Physically, this means that while external charges influence the local electric field within the Gaussian surface, their overall effect on the net flux is nullified. The field lines from external charges penetrate the surface but do not result in a net accumulation or depletion of flux within the surface.
A common misconception is that if the net flux is zero, the electric field inside the Gaussian surface must also be zero. This is not the case. Gauss's Law only relates the net flux to the enclosed charge. The electric field at individual points can still be non-zero due to external charges.
The electric field at any point is the vector sum of fields produced by all charges, both inside and outside the Gaussian surface. To determine the exact electric field at a point, one must consider all contributing charges, not just those within the Gaussian surface.
Gauss's Law is most effective in scenarios with high symmetry where the electric field can be deduced without detailed calculations. In cases lacking such symmetry, especially with multiple external charges, other methods like Coulomb's Law or numerical simulations are required to accurately determine the electric field.
To calculate the electric field at a specific point inside or on the Gaussian surface due to external charges, one can use:
Gauss's Law is a profound statement about the relationship between charge and electric fields. It encapsulates the idea that electric charges cause an electric field, and the way this field interacts with a closed surface is directly related to the charge enclosed by that surface.
When external charges are present, they influence the electric field across the Gaussian surface. However, each electric field line entering the surface due to an external charge must also exit the surface, ensuring that the net number of field lines passing through the surface is zero. This maintains the validity of Gauss's Law by keeping the net flux zero when no charge is enclosed.
It's crucial to understand that a zero net flux does not necessitate a zero electric field everywhere on the Gaussian surface. The electric field can vary in magnitude and direction at different points on the surface, but the overall integral of \(\mathbf{E} \cdot d\mathbf{A}\) remains zero if no net charge is enclosed.

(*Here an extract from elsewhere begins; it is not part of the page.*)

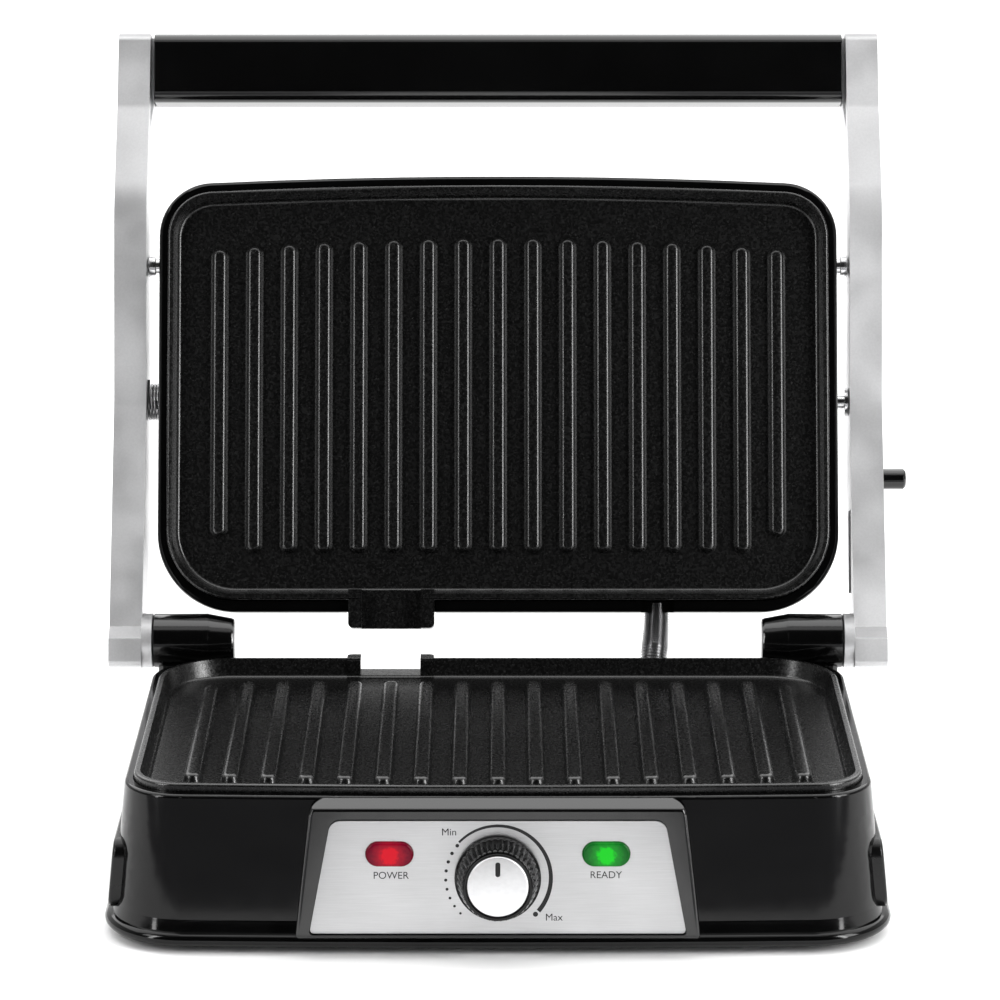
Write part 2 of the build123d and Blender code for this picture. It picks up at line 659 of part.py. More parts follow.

Gauss's Law provides a global constraint on the electric field based on enclosed charge but does not provide a point-wise description of the field. Therefore, while it confirms that the net flux is zero in the absence of enclosed charges, it does not give information about the specific values of the electric field at individual points on or within the Gaussian surface.
Gauss's Law is most useful in scenarios where symmetry allows the electric field to be treated as uniform or having a predictable variation over the Gaussian surface. In cases with arbitrary charge distributions, especially with external charges lacking symmetry, Gauss's Law alone is insufficient for detailed electric field calculations.
Aspect | With Enclosed Charges | With External Charges Only |
---|---|---|
Net Electric Flux | Proportional to enclosed charge (\(\Phi_E = \frac{Q_{\text{enc}}}{\epsilon_0}\)) | Zero (\(\Phi_E = 0\)) |
Electric Field Inside Surface | Depends on charge distribution inside | Non-zero fields possible due to external charges |
Usefulness of Gauss's Law for E-field Calculation | Highly useful with symmetric charge distributions | Limited; requires other methods for detailed field information |
Gauss's Law remains a robust and essential tool in electromagnetism. In the scenario where a Gaussian sphere encloses no charge but is influenced by external charges, Gauss's Law accurately predicts that the net electric flux through the surface is zero. This does not contradict the presence of non-zero electric fields within or on the surface of the Gaussian sphere, as these fields are contributions from external charges that balance each other out in terms of flux.
Therefore, Gauss's Law is not wrong in this context. It provides a fundamental understanding of the relationship between enclosed charge and electric flux, while recognizing that external charges can influence the local electric fields without affecting the net flux.